The required output consists solely of the lines from the one containing "zip(*points))), Vector(map(max, zip(*points)))" down to the one containing "return low, high", both included, each quoted exactly.

--------

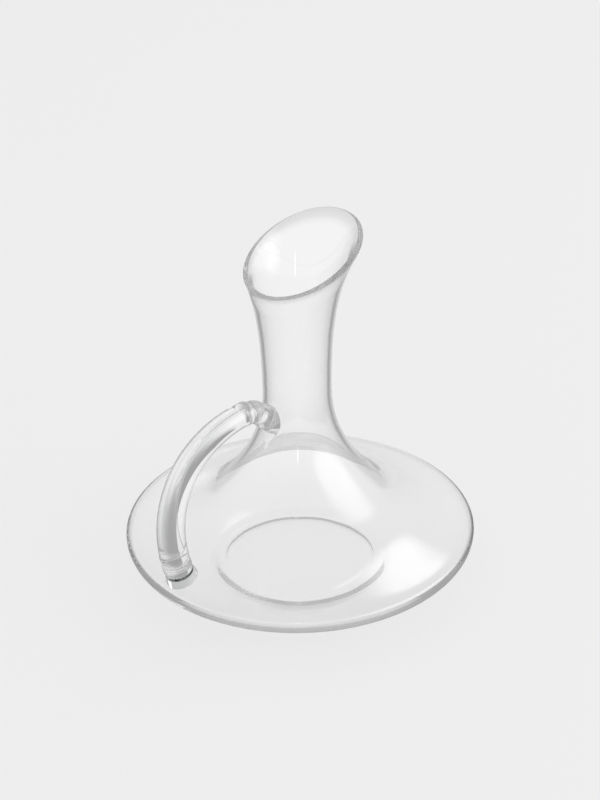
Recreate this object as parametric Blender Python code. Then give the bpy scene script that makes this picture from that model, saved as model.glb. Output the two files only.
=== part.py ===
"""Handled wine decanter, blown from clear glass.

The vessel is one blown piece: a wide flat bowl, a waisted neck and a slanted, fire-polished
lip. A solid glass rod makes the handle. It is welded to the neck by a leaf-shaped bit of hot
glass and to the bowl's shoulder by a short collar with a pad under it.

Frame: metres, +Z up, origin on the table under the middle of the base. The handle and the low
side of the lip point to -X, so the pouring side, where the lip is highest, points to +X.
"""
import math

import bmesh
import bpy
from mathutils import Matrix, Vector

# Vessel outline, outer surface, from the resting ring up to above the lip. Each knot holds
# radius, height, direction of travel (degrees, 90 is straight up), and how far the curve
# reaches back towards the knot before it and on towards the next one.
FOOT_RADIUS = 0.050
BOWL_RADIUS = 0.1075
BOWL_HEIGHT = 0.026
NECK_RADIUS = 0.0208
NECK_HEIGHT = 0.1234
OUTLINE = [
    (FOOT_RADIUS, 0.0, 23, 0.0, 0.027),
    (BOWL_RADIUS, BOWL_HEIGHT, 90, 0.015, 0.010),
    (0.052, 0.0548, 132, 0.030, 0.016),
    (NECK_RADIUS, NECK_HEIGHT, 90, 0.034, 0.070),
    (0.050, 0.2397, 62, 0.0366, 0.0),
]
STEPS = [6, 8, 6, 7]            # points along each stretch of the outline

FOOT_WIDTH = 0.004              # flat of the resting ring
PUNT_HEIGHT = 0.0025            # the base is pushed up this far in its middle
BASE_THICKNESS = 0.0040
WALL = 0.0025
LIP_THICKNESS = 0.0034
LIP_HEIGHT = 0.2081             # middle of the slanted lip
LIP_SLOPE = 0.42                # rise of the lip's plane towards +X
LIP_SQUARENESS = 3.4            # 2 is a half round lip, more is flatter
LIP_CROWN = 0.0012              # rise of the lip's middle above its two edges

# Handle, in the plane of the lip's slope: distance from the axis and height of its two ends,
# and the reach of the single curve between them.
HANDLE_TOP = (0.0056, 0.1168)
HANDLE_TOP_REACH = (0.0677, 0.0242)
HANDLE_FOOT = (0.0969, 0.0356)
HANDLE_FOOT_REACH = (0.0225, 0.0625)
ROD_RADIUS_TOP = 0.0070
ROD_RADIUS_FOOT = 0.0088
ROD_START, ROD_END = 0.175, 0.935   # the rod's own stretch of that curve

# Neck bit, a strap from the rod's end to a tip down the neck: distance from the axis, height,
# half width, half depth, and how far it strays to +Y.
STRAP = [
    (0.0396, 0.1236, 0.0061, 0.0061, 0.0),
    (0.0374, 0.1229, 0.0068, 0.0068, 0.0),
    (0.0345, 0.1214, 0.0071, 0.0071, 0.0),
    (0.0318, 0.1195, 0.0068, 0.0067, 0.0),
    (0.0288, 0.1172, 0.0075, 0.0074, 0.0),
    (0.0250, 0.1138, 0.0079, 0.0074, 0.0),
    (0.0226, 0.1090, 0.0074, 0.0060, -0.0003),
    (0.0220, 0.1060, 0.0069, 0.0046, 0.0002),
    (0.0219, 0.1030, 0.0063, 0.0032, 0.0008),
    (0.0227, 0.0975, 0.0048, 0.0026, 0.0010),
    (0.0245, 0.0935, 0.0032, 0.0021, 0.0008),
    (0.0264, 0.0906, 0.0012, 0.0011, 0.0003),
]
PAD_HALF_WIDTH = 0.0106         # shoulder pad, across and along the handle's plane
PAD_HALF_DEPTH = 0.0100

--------

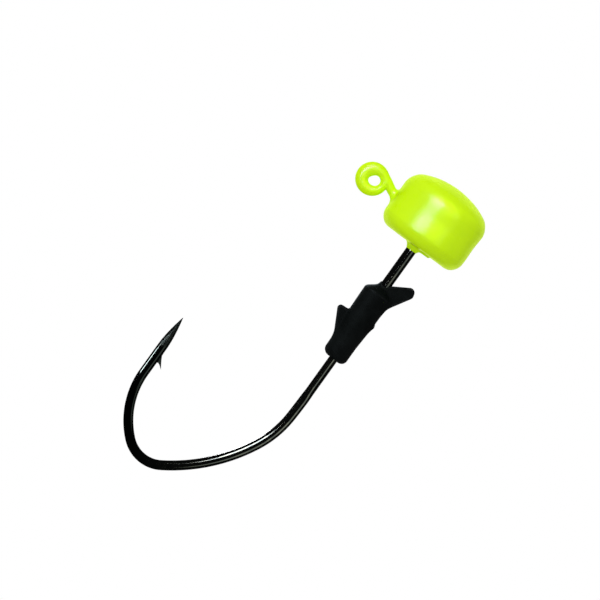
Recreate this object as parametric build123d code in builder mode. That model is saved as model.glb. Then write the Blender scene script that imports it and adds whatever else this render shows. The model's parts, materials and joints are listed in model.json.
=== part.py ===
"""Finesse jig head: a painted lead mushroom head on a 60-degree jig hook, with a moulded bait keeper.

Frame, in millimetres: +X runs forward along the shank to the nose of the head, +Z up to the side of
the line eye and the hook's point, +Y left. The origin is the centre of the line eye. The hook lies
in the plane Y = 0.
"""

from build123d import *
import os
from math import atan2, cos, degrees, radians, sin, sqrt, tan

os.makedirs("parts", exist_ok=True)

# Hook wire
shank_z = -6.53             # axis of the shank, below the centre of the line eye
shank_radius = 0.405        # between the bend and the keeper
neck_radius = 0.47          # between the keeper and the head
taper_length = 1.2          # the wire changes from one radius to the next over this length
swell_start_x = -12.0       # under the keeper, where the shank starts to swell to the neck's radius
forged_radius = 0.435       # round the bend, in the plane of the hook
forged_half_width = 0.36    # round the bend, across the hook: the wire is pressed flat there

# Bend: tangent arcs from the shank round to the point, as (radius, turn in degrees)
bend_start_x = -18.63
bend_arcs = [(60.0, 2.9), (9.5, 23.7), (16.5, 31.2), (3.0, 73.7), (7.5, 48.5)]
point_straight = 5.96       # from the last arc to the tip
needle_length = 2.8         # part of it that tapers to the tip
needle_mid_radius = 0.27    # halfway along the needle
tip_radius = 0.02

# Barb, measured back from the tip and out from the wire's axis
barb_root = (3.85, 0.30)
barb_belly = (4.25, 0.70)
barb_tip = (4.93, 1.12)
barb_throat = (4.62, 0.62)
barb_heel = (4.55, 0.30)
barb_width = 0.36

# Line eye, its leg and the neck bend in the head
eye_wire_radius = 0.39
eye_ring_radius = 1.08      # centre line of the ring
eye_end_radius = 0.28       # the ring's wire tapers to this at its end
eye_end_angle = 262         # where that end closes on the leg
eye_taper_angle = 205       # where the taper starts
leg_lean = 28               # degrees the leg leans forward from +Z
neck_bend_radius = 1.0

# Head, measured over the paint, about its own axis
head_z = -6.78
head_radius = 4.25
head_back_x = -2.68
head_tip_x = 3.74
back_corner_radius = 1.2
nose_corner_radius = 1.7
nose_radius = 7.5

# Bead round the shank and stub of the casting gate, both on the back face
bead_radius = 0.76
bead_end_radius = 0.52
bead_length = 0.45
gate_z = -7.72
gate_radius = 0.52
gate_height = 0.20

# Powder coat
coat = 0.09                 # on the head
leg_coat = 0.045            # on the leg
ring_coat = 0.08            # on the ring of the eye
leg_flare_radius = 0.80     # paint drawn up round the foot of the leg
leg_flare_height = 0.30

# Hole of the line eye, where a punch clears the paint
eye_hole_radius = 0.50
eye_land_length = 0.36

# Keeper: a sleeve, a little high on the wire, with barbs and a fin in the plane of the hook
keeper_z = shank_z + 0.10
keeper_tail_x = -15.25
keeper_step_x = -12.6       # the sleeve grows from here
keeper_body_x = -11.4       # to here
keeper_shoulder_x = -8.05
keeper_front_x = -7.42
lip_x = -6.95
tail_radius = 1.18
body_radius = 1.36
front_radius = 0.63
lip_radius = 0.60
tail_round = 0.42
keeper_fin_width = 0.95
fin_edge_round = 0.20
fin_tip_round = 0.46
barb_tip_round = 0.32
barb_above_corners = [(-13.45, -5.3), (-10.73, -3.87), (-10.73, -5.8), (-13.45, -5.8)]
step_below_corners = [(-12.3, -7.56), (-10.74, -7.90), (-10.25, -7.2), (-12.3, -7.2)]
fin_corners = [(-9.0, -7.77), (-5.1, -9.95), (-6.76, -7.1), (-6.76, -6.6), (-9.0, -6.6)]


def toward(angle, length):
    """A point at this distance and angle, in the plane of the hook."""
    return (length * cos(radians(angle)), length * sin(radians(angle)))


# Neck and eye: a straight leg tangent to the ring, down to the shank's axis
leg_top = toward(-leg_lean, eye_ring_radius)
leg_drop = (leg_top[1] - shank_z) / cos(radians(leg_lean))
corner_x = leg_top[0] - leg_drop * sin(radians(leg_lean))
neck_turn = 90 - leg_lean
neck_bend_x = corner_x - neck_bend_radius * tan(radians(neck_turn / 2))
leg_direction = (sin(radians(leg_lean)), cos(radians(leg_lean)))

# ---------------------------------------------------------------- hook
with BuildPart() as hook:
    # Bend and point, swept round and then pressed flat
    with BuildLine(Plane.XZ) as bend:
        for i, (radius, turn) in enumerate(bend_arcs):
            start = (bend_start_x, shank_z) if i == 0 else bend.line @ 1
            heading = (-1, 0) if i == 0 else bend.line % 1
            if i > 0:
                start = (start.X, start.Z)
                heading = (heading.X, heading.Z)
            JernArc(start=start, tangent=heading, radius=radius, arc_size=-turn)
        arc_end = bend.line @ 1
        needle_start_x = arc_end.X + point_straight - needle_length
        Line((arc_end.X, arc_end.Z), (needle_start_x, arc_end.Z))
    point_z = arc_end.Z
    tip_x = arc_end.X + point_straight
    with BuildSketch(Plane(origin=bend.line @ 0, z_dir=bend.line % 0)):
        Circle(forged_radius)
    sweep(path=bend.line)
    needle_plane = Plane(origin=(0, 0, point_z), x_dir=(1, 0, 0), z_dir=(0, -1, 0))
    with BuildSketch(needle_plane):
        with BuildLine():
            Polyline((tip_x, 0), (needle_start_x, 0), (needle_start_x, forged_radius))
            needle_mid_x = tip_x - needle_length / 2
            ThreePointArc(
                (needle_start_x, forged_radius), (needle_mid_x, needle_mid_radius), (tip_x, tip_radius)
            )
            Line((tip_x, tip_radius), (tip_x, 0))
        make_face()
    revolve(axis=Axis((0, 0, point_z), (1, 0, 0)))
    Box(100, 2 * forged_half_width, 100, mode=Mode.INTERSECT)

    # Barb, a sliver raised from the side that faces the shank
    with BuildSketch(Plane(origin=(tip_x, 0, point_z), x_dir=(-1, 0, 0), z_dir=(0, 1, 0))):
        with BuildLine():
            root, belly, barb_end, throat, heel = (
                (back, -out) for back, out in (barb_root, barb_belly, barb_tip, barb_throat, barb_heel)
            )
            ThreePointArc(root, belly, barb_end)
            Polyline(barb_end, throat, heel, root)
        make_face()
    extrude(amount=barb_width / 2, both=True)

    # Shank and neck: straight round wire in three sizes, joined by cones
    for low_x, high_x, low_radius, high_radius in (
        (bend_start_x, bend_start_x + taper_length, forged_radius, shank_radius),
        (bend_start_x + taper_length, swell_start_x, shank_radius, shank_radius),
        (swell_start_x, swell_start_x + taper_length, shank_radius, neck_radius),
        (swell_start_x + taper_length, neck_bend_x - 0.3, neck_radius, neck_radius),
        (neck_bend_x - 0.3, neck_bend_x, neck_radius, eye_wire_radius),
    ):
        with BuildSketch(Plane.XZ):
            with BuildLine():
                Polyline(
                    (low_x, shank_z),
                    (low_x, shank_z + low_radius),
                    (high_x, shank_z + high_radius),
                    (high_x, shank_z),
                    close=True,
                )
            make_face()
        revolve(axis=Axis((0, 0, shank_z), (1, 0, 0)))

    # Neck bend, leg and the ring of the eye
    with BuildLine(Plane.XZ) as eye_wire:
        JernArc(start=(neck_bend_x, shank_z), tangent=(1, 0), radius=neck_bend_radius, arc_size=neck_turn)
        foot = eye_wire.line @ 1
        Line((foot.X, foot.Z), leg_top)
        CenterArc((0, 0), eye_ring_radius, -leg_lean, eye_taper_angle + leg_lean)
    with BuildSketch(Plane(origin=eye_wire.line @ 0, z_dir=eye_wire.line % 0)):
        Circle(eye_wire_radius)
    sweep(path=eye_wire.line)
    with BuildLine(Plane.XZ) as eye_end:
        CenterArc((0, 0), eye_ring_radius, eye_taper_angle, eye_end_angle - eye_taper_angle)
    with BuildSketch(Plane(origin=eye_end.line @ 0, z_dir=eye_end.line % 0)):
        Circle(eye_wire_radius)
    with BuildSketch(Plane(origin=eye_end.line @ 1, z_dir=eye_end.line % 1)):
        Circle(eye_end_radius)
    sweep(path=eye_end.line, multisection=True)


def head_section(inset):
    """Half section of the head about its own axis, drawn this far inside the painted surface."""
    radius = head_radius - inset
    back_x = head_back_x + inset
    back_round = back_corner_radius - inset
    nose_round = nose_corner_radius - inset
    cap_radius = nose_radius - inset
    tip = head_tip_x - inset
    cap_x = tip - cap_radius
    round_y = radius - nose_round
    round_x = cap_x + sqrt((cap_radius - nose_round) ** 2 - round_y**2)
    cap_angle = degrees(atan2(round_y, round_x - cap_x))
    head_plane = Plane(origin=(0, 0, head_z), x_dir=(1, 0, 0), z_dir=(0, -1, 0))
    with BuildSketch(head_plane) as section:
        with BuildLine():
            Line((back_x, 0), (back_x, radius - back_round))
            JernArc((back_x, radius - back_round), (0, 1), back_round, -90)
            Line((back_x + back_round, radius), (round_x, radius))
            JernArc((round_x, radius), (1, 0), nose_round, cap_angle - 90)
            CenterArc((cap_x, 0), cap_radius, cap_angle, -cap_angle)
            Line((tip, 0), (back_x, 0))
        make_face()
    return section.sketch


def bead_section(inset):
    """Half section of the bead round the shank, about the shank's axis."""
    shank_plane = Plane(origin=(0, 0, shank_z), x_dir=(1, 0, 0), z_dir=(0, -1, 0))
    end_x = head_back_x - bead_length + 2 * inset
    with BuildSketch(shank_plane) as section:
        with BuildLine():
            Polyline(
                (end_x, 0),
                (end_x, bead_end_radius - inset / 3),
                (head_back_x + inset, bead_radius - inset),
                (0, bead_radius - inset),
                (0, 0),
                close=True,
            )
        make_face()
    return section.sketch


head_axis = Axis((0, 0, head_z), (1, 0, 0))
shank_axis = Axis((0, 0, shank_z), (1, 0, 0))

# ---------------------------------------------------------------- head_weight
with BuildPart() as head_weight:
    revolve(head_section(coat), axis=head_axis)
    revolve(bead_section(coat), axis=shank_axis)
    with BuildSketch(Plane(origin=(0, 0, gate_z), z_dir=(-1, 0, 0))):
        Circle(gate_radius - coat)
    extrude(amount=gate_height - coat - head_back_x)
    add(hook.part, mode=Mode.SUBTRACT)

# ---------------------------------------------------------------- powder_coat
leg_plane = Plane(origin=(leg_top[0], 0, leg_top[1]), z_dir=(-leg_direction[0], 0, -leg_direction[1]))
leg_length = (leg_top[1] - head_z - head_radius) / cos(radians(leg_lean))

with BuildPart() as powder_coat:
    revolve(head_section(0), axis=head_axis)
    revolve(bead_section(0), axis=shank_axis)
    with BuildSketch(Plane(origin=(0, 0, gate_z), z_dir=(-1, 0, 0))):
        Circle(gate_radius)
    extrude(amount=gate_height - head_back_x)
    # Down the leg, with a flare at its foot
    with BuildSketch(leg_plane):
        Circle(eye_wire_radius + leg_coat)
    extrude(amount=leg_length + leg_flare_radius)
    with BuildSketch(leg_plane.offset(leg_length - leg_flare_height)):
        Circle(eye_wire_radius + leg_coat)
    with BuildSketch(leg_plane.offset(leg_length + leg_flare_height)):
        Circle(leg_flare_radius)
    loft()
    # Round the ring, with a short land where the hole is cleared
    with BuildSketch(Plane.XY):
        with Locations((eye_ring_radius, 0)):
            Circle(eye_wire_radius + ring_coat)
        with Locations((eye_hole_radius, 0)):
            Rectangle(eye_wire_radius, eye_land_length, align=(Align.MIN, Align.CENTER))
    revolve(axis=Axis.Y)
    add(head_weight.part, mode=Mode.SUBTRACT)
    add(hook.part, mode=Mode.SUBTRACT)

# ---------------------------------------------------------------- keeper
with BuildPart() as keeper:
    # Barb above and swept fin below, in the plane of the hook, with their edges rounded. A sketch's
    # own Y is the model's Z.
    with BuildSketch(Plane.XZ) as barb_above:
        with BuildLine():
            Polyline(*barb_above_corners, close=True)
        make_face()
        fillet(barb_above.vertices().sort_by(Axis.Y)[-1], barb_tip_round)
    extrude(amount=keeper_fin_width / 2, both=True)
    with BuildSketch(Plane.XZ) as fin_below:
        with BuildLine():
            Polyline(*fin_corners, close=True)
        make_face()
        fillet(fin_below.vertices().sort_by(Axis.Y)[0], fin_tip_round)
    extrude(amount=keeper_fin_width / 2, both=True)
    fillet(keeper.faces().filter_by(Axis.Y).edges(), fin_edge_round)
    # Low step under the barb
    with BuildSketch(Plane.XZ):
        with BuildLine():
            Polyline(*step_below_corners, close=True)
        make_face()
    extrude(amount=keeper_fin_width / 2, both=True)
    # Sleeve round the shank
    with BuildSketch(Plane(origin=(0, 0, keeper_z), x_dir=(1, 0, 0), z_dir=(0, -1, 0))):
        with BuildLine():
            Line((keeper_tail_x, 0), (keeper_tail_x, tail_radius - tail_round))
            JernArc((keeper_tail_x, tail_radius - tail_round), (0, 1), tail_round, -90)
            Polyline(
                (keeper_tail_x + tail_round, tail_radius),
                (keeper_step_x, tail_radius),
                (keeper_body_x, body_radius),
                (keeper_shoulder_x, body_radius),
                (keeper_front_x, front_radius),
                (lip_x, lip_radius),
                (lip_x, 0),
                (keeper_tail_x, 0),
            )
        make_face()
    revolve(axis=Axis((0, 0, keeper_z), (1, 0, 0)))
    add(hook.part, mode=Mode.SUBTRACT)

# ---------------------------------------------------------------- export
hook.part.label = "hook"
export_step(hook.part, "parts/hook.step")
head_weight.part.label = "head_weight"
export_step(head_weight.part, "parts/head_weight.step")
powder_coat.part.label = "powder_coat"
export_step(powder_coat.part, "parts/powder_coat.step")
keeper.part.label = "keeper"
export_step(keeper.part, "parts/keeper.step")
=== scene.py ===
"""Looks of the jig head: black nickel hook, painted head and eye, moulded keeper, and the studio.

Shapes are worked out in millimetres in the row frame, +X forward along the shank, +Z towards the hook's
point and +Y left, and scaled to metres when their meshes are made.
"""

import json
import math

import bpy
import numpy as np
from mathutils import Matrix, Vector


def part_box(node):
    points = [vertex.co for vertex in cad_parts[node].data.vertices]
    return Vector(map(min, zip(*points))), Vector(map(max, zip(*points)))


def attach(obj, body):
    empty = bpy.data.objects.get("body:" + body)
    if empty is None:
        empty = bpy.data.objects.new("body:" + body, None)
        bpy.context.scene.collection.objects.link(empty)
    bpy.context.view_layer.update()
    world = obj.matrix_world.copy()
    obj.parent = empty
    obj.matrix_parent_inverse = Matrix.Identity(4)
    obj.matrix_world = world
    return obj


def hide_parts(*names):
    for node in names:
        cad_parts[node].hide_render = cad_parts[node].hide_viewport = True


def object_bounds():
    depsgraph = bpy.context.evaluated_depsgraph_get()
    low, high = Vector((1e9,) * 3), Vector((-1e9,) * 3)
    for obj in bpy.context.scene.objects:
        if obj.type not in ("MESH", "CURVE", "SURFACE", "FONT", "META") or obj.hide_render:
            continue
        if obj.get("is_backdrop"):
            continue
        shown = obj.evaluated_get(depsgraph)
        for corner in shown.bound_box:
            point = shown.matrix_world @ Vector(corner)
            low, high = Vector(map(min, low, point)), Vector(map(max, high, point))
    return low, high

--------

(Answer)
    return Vector(map(min, zip(*points))), Vector(map(max, zip(*points)))


def attach(obj, body):
    empty = bpy.data.objects.get("body:" + body)
    if empty is None:
        empty = bpy.data.objects.new("body:" + body, None)
        bpy.context.scene.collection.objects.link(empty)
    bpy.context.view_layer.update()
    world = obj.matrix_world.copy()
    obj.parent = empty
    obj.matrix_parent_inverse = Matrix.Identity(4)
    obj.matrix_world = world
    return obj


def hide_parts(*names):
    for node in names:
        cad_parts[node].hide_render = cad_parts[node].hide_viewport = True


def object_bounds():
    depsgraph = bpy.context.evaluated_depsgraph_get()
    low, high = Vector((1e9,) * 3), Vector((-1e9,) * 3)
    for obj in bpy.context.scene.objects:
        if obj.type not in ("MESH", "CURVE", "SURFACE", "FONT", "META") or obj.hide_render:
            continue
        if obj.get("is_backdrop"):
            continue
        shown = obj.evaluated_get(depsgraph)
        for corner in shown.bound_box:
            point = shown.matrix_world @ Vector(corner)
            low, high = Vector(map(min, low, point)), Vector(map(max, high, point))
    return low, high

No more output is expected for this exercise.